Her municipal bill, at R7 800 a month, is more than she spends on groceries, consuming 22% of her monthly income. Her mortgage bond is R18 000, school fees are R6 400 and travel costs are R2 500. She also has credit card repayments, wi-fi and other expenses.

A pensioner also wrote to the movement complaining about an inordinately high municipal bill of R6 371.01, more than double the previous month’s one R2 805,40.

“We are staying in a flat and our utilities bill is coming to a very high amount. And I don’t understand. The last time, we borrowed money to pay because we were afraid of getting cut. But now I can’t borrow anymore and I am struggling. Please tell me who I can speak to to assist me with this,” the pensioner wrote.

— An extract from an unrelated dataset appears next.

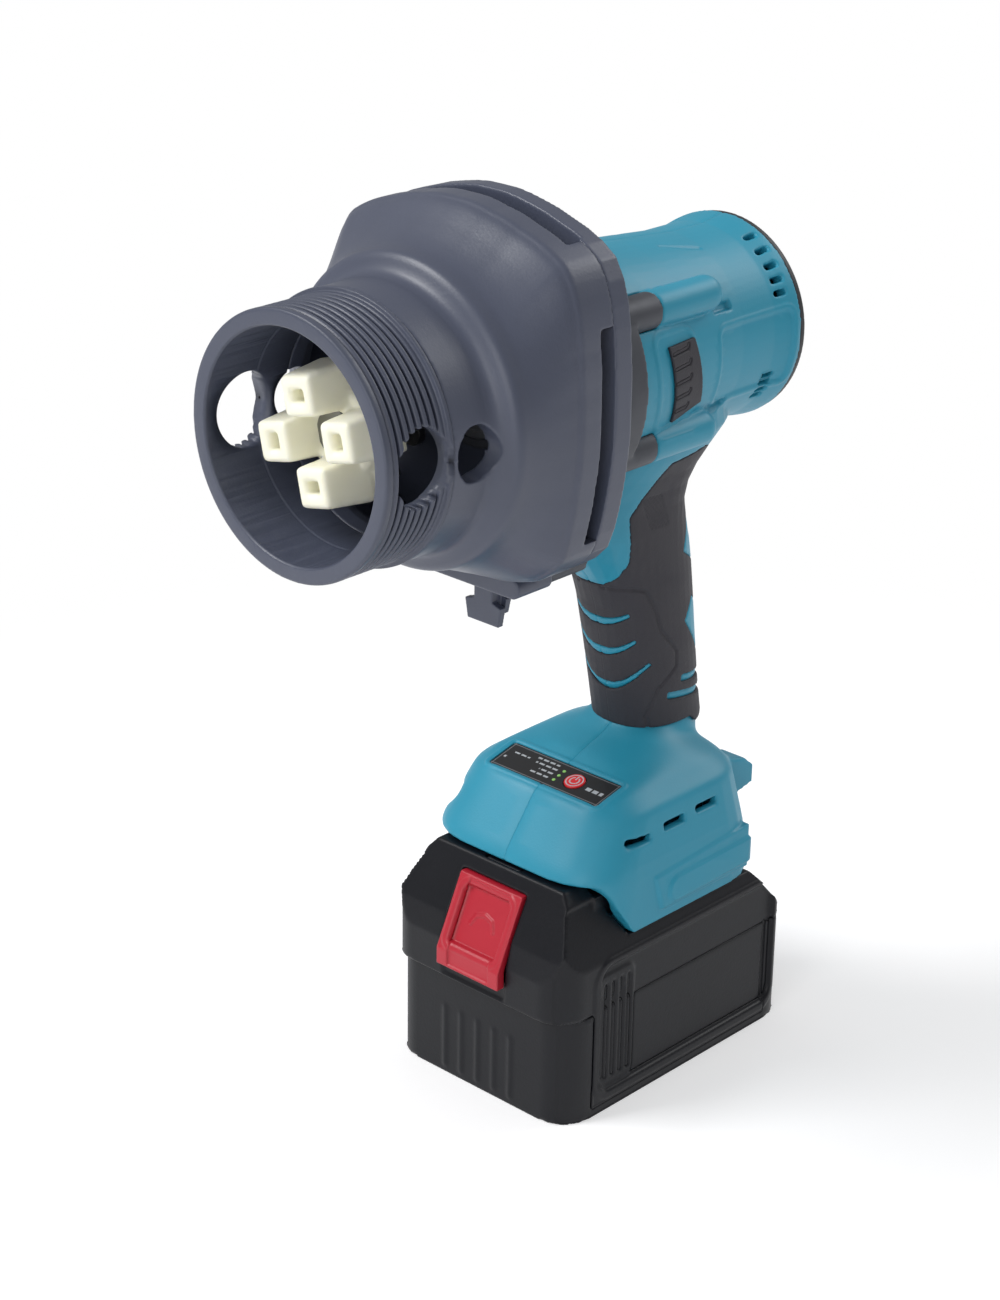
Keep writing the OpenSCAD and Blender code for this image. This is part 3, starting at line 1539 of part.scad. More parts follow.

The objection, which argued there should be no tariff increases, noted that basic food items have doubled or tripled in price in recent years. 

Gaffar said ratepayers wanted to know what action the city would take regarding the auditor general’s 2023-24 report findings, which reflected that reasonable steps had not been taken to prevent irregular expenditure of R2.41 billion caused by non-compliance with local-content legislation.  

He also asked what the city was doing about government entities, city staff and councillors who have defaulted on their municipal bills.

Government departments owed R825 million, parastatals R314 million, councillors R1 million and city employees R46 million at the end of February 2024. 

“Before you come to the ratepayer, what plans are in place for recovering debt from city employees? Will their salaries be docked? How is it that municipal employees’ city debt has increased by 40% in the last 6 months alone?” the eThekwini Ratepayers’ Protest Movement asked in its objection.

“Since last year’s increase, it is our assessment that the consumer arrears base has doubled. That should be indication enough that these increases are not sustainable.”

Municipal manager Musa Mbhele told Thursday’s media briefing that the city was aware  households were struggling but it was not possible to approve a “zero-rated” price increase for property rates and municipal services.

He said the municipality’s R2.41 billion in irregular expenditure did not comprise funds that had been wasted, as it had obtained value for goods procured, but the expenditure was deemed irregular because eThekwini had not complied with its internal policies regarding local content.

“But everybody goes out and says, ‘Irregular expenditure — R2 billion,’ as if we’re eating that money but we have not eaten it. Goods and services are there, they are bought,” he said.

Mbhele said the city was docking the salaries of staff and councillors whose municipal bills are in arrears and disciplinary action would be taken against those who are more than 30 days in arrears.

“We acknowledge that people are struggling to afford services — they no longer have disposable income. The first victim is services, once they have bought food and paid school fees, so the household debt is there. That’s why we’re always very conservative to ensure that we don’t unnecessarily increase the tariff,” Mbhele said.

The municipality was cutting off services to defaulters and needed help from the national government for the debt to be deducted from annual allocations.